A number of formats can be used to specify the time, including:

Format Example Meaning
minutes 60 60 minutes
hours:minutes:seconds 1:00:00 60 minutes
days-hours 2-12 two-and-a-half days (60 hours)

For example, requesting 2 hours in the “minute-format” inside a shell script:

#!/bin/bash
#SBATCH --time=120
When in doubt, request more time!

It is common to be uncertain about how much time your job will take (i.e., how long it will take for your script to finish). Whenever this happens, ask for more, perhaps much more, time than what you think/guesstimate you will need. It is really annoying to have a job run out of time after several hours, while the increase in queueing time for jobs that request more time is often quite minimal at OSC.

Exercise: exceed the time limit

Modify the sleep.sh script to reserve only 1 minute for the job, while making the script run for longer than that by increasing the sleep sleeping time to at least 100 seconds.
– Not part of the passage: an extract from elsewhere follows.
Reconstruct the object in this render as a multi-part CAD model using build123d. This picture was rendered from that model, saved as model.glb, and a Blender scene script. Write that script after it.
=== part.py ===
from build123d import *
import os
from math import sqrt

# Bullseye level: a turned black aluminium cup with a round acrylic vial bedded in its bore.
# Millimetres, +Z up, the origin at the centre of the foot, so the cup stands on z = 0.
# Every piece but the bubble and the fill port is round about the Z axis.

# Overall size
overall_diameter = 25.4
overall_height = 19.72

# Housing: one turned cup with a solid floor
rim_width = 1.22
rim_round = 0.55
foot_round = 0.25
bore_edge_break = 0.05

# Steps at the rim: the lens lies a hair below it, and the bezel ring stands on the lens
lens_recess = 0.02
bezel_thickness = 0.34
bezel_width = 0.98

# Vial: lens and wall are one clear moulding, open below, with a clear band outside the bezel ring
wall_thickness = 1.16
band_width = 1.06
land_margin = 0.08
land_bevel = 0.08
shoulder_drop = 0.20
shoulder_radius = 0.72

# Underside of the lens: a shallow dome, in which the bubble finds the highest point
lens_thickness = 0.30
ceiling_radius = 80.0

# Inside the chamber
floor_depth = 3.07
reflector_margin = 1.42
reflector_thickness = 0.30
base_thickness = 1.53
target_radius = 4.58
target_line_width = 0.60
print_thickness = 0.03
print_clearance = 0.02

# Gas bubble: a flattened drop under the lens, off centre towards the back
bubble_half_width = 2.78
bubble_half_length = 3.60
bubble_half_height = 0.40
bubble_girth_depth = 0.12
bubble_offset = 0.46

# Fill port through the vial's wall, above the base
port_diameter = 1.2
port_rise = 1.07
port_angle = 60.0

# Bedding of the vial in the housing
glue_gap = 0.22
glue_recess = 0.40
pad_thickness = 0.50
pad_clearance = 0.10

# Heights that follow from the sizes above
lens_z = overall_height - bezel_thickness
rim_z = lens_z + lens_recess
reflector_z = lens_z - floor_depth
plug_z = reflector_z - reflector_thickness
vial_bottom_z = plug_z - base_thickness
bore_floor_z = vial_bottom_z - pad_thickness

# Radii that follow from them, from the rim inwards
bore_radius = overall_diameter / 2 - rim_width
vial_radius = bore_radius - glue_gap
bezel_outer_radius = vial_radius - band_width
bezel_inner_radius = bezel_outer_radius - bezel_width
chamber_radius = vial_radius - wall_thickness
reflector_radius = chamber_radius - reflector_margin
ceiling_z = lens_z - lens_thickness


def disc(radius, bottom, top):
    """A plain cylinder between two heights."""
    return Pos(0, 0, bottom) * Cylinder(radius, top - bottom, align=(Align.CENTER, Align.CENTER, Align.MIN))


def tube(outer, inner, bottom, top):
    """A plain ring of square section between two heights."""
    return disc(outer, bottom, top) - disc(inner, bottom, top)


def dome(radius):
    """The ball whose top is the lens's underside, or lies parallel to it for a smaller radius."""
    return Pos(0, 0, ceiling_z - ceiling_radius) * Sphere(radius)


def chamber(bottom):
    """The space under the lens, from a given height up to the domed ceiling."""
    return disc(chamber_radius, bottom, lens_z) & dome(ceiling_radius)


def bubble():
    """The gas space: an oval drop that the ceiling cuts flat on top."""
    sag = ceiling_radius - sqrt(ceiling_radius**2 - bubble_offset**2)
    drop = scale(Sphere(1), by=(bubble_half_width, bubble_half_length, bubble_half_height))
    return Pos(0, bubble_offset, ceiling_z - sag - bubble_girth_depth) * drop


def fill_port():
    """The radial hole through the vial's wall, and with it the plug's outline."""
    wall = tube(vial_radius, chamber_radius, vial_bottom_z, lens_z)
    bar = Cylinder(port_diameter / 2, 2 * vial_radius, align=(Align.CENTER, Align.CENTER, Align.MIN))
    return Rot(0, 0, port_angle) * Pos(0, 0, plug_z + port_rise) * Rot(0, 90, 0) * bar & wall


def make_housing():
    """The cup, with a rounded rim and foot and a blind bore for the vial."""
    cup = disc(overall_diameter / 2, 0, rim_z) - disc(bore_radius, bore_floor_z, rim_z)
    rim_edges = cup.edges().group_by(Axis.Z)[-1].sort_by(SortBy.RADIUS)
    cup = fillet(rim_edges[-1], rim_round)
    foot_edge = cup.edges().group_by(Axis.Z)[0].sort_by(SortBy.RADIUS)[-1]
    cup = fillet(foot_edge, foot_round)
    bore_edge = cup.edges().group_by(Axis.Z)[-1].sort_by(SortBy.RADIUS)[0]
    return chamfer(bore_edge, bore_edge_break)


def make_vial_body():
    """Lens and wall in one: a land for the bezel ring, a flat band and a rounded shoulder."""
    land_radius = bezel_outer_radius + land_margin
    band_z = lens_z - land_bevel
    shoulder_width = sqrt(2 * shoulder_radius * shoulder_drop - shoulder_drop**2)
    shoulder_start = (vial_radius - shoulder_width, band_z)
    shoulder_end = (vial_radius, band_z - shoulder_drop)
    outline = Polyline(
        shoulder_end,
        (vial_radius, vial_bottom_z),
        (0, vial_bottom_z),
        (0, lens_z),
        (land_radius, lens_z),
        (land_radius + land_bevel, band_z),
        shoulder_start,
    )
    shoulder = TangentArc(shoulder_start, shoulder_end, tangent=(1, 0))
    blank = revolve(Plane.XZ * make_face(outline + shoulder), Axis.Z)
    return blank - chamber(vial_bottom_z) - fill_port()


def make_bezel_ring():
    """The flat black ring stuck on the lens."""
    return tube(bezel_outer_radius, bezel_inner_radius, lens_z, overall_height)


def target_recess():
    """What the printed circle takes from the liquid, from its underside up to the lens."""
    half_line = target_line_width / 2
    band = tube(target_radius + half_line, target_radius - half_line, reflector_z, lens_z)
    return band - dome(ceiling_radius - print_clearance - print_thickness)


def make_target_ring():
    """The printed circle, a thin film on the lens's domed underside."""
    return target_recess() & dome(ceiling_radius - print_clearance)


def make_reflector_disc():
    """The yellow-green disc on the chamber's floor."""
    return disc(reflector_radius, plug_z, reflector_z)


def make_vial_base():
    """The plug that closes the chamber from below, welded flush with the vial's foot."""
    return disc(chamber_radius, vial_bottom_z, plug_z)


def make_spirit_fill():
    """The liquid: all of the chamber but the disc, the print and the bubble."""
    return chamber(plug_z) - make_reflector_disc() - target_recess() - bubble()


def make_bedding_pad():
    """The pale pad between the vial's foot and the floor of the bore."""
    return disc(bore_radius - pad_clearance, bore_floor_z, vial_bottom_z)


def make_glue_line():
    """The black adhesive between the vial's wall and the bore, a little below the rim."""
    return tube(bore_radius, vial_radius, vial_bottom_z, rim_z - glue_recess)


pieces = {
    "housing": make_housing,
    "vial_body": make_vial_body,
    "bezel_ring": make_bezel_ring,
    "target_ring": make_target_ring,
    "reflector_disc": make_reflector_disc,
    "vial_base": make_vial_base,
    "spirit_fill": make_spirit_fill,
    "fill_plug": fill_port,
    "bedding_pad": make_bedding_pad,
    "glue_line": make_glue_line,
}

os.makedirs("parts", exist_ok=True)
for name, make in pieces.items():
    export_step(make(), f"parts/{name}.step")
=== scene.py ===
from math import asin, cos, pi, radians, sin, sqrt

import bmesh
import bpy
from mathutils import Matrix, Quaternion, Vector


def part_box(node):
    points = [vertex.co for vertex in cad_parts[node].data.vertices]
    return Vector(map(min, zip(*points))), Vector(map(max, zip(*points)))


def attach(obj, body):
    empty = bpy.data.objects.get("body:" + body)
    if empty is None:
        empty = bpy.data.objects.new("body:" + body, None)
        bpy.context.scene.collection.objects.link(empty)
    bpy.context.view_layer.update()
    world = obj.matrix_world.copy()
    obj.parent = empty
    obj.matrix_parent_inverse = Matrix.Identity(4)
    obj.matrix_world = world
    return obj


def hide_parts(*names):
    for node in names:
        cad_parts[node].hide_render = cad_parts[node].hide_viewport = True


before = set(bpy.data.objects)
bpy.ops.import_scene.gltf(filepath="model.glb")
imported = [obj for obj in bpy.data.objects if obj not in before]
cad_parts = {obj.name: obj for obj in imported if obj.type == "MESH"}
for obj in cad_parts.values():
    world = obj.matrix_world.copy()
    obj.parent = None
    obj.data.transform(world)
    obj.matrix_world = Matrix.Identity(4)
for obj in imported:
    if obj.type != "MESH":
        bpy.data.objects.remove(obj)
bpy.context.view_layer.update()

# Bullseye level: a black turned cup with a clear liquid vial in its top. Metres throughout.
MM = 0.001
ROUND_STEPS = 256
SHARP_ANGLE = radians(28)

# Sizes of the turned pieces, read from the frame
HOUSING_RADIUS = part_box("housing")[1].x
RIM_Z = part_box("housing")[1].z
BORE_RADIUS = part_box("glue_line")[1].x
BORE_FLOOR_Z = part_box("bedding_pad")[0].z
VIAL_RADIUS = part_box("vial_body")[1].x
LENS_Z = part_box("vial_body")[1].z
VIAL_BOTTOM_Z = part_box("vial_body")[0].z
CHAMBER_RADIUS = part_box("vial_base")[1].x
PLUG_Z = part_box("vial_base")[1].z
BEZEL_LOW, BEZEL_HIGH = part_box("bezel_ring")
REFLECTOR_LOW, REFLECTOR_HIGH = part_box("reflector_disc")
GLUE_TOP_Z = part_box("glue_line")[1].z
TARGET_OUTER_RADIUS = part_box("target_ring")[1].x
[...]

If you succeed in exceeding the time limit, an error message will be printed. Where do you think this error message will be printed: to the screen, in the Slurm log file, or in sleep.txt?

After waiting for the job to be killed after 60 seconds, check if you were correct and what the error message is.
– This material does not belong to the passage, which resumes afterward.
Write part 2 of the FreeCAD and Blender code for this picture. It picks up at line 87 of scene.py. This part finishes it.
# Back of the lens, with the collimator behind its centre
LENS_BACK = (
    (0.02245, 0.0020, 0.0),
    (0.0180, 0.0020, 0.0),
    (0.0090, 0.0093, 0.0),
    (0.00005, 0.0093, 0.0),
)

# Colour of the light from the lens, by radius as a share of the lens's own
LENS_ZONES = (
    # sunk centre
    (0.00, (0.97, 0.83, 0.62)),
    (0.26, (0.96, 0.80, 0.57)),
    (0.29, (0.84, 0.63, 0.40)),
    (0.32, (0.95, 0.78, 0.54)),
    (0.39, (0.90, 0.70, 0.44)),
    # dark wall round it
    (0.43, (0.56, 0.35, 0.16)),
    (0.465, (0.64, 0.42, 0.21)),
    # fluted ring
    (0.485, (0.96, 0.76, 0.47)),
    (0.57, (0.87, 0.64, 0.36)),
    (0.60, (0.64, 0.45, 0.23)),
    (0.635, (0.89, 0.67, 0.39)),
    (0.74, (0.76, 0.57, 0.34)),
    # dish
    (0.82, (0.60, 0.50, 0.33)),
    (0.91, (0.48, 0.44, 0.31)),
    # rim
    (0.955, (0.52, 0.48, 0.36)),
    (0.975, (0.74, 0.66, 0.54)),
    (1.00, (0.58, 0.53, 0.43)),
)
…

2.2 Cores with --cpus-per-task

First, note that Slurm mostly uses the terms “core” and “CPU” interchangeably1. More generally with bioinformatics tools, “thread” is also commonly used interchangeably with core/CPU2. Therefore, for our purposes, you can think of “core”, “CPU”, and “thread” as synonyms that all refer to the same sub-parts/components of a node that you can reserve and use separately.

Running a bioinformatics program with multiple threads/cores/CPUs (“multi-threading”) is very common, and this can make the running time of such programs much shorter. While the specifics depend on the program, using 8-12 cores is often a sweet spot, whereas asking for even more cores can lead to rapidly diminishing returns.
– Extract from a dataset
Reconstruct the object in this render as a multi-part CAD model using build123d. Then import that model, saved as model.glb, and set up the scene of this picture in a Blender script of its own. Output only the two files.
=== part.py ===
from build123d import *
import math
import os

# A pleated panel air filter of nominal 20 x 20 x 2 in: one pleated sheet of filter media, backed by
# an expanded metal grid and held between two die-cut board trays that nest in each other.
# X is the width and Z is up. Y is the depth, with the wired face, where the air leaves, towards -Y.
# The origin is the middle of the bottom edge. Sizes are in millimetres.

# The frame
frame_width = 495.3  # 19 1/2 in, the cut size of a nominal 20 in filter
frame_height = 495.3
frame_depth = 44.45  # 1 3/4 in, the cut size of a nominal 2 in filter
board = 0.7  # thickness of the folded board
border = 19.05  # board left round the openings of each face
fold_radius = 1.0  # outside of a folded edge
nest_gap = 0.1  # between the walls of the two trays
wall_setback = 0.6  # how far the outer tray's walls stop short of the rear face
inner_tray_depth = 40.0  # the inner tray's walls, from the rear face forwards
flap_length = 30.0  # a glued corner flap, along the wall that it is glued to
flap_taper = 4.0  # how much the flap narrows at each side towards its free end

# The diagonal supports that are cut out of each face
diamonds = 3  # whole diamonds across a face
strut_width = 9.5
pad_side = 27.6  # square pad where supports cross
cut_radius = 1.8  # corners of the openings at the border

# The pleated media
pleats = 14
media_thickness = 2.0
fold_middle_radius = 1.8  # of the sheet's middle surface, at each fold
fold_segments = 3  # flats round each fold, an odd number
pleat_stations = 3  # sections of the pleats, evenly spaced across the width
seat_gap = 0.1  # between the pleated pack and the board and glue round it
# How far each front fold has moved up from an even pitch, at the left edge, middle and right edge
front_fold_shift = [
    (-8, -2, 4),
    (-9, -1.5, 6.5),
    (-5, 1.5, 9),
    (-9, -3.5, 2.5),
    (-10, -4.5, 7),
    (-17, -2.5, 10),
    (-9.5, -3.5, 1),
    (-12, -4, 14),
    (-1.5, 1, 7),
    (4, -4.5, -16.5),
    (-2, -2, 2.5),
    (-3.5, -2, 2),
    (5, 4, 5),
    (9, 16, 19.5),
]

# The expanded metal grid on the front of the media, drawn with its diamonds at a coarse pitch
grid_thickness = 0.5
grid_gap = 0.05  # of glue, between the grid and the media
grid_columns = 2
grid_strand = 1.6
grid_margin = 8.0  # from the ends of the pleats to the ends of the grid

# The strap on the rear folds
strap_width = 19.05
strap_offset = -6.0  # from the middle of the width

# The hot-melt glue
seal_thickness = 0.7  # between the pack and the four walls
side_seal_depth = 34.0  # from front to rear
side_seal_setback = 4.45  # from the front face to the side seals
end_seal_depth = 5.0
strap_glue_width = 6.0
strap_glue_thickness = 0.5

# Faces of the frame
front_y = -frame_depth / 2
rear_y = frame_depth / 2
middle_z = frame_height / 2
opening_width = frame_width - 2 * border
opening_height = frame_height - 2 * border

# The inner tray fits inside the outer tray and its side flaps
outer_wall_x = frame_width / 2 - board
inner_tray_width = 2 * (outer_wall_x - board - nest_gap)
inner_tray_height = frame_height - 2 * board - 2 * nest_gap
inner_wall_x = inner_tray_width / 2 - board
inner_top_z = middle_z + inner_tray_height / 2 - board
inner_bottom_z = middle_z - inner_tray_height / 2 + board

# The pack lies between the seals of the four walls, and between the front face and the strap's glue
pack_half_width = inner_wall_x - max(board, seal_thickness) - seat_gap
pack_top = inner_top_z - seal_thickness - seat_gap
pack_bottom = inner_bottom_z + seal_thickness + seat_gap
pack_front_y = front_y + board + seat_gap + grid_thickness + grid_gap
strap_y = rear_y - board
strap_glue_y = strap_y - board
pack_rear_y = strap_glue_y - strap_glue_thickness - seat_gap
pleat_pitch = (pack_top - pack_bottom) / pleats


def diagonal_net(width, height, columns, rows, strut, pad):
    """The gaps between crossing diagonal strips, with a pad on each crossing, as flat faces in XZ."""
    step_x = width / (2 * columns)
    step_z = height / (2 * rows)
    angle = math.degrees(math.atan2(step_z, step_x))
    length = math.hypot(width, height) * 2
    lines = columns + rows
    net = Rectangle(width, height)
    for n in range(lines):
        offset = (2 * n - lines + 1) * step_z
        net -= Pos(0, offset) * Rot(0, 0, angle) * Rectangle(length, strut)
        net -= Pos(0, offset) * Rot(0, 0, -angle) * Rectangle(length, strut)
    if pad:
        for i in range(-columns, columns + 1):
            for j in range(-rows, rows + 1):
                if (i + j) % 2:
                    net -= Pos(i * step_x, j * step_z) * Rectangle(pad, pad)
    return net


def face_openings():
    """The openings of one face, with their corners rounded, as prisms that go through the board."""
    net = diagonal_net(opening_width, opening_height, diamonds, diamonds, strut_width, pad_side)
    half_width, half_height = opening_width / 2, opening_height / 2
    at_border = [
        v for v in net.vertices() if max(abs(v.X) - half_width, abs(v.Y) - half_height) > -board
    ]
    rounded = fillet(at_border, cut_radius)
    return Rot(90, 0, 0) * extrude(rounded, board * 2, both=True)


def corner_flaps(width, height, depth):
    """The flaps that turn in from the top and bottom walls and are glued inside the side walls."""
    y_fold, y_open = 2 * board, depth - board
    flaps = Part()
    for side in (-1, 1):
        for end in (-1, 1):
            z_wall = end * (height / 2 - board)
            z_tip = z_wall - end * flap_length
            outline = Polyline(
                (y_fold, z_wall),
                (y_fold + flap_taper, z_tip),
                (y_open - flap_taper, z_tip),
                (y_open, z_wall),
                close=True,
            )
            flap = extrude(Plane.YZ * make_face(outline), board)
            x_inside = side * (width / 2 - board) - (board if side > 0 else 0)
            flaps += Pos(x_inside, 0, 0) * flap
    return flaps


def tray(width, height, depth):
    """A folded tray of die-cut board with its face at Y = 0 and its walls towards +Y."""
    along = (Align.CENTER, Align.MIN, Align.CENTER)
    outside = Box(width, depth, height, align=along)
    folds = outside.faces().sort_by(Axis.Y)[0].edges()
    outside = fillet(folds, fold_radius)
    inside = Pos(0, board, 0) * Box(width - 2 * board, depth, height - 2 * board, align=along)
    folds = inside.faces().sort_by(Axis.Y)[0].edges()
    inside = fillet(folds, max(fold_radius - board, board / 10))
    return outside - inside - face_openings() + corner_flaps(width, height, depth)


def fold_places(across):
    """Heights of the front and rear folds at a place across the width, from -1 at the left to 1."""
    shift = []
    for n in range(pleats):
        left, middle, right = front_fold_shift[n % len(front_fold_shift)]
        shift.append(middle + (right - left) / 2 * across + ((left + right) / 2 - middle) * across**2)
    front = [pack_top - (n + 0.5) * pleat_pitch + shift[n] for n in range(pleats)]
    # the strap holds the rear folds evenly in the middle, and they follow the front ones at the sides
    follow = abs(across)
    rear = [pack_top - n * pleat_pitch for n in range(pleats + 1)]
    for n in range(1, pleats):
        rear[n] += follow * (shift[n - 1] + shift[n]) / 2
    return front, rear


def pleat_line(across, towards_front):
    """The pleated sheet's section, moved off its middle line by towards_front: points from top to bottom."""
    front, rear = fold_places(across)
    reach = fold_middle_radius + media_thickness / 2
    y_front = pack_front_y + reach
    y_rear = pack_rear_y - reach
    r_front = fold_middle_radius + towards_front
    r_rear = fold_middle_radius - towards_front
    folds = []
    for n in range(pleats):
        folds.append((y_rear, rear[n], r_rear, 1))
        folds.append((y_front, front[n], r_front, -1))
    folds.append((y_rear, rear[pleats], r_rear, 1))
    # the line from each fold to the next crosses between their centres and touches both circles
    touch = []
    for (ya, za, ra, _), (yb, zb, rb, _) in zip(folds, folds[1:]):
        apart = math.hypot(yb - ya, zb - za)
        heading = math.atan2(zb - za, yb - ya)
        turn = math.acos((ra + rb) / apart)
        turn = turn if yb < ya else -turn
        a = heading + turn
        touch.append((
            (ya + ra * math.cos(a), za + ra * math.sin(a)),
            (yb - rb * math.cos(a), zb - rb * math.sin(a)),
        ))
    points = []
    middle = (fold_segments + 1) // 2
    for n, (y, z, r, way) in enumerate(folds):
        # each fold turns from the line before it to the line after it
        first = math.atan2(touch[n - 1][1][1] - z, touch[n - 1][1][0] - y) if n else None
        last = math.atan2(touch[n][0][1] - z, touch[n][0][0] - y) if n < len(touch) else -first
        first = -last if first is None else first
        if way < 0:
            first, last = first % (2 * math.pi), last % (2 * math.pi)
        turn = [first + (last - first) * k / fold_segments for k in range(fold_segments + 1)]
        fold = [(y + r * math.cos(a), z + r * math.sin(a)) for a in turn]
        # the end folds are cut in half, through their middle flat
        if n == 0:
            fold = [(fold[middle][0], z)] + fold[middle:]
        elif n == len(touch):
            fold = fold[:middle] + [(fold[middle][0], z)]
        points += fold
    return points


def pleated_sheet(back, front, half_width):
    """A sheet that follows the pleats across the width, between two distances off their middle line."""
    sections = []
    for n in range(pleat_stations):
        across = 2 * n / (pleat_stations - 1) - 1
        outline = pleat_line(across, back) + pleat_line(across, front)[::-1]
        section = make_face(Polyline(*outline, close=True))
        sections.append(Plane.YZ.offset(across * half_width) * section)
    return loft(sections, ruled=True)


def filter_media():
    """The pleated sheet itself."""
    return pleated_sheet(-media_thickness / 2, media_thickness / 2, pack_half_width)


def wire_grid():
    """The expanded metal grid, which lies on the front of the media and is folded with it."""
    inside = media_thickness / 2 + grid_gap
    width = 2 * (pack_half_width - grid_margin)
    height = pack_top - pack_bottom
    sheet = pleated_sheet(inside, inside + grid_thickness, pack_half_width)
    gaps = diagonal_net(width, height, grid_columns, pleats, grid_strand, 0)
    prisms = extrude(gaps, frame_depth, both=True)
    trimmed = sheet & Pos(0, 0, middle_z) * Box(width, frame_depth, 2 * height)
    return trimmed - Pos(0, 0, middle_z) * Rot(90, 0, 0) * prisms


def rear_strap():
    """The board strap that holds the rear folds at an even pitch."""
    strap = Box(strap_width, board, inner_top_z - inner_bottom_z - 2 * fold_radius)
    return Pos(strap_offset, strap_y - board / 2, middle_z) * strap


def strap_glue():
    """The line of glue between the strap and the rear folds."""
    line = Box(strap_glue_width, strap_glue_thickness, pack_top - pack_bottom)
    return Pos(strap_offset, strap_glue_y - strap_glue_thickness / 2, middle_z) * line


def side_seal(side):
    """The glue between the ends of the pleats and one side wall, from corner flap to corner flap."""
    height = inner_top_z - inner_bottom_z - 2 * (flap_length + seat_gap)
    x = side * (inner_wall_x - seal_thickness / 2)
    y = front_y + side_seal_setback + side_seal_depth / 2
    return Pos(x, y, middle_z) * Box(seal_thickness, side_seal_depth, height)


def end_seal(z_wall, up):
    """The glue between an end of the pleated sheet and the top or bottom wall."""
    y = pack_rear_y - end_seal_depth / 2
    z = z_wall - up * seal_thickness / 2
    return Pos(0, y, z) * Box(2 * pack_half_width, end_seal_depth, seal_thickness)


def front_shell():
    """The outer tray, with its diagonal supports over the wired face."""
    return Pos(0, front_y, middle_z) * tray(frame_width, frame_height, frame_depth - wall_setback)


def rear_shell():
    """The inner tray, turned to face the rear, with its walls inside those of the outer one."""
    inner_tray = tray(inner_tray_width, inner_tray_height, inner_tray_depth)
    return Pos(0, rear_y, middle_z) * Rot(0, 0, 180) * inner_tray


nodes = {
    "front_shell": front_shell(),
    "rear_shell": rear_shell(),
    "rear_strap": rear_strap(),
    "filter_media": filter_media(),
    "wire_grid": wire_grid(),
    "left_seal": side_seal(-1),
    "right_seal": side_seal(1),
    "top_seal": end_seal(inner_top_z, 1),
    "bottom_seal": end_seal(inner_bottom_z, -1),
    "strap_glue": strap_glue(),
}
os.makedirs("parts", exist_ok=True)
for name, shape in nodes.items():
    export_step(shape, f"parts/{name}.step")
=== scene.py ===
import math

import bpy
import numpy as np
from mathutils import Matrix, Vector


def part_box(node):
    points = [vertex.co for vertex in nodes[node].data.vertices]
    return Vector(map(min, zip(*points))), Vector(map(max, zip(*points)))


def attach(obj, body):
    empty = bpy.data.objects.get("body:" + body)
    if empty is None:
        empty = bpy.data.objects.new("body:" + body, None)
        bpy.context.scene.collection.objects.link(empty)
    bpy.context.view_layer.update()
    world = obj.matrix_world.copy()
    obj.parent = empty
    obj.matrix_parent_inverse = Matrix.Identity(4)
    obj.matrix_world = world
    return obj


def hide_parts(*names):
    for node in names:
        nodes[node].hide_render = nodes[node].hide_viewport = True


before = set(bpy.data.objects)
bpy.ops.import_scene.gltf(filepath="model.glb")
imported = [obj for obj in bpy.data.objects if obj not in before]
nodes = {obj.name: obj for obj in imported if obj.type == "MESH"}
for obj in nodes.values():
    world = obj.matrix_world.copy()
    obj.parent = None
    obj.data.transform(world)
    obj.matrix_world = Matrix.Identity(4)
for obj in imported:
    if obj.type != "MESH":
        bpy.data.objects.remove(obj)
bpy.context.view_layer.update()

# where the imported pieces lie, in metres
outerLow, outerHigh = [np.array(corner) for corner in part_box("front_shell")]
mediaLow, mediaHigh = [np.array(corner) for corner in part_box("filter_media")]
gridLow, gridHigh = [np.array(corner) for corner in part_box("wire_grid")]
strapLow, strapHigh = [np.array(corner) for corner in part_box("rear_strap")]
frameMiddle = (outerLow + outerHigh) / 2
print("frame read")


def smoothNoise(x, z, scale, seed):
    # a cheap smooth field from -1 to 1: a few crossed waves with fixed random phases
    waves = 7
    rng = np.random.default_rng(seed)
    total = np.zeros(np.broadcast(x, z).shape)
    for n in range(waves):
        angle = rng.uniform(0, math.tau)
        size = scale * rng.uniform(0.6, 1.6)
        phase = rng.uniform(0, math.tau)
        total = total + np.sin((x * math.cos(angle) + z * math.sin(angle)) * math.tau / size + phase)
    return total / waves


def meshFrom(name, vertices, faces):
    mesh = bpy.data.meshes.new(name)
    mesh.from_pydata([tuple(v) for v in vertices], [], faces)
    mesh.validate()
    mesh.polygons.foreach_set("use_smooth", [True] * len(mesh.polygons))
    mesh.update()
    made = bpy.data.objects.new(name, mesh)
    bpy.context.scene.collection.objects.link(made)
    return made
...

While there are multiple relevant Slurm options (see the box below), I recommend that you specify the number of threads/cores/CPUs with the option --cpus-per-task (-c).

Typically, inside your shell script, you will also want to inform the program that your script runs about the number of available cores – most have an option like --cores or --threads. You should set this to the same value n as the --cpus-per-task. An example, where we ask for 8 CPUs/cores/threads:

#!/bin/bash
#SBATCH --cpus-per-task=8

# And we tell a fictional program about that number of cores:
trimming_program.py --cores 8 sampleA_R1.fastq.gz

You may have noticed that the long form of the above option is --cpus-per-task instead of just, say, --cpus. What is that about? Let’s go over nodes and tasks:

  • Tasks are independent processes that a computer can run. And recall that nodes are the large computers that a supercomputer is made of.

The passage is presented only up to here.